The perseverance of the Nisei students is represented by a Japanese proverb translating to “on a stone for three years” inscribed in Japanese kanji on a large vertical stone near the garden’s entrance, Folt said. 

“This proverb teaches that even when we experience hard times, through our endurance and patience, we will overcome,” she said. 

For landscape architect Calvin Abe, whose parents were also interned, designing the garden was a “unique and spiritual journey.” 

“To me, certainly it’s a garden of perseverance, but it speaks to the human spirit,” said Abe in an interview with the Daily Trojan. “Even though it’s dedicated to the Nisei, it speaks to this country, to all people.” 

Fujioka’s son, Bob, also spoke at the garden’s dedication, expressing his family’s gratitude for Folt and the University’s actions. 

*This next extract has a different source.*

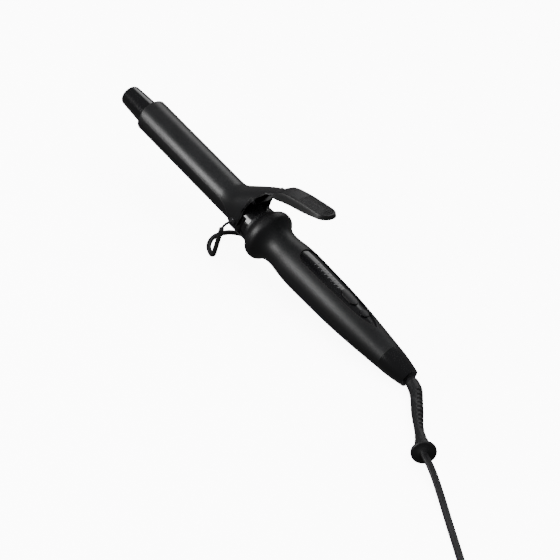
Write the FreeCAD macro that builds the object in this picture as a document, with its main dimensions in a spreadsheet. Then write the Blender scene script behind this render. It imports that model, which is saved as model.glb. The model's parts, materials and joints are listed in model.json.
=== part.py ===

“On behalf of my late father and all the other families of Nisei students, I would like to express our sincere and deepest gratitude for your having the vision, the courage and the respect for our ancestors to bring about such a historic exception to a long-standing school policy,” he said. “While this rock garden has been built as a tribute to the Nisei, it is truly meant for the living. And that is what the Nisei would want it to be.” 

Folt will also honor the Nisei students at the 2022 Commencement in May, where she will “recognize and salute these degree recipients before the entire University community.”

Correction: A previous version of this article mistakenly named John Masato Fujioka as John Masao Fujioka. The Daily Trojan regrets this error.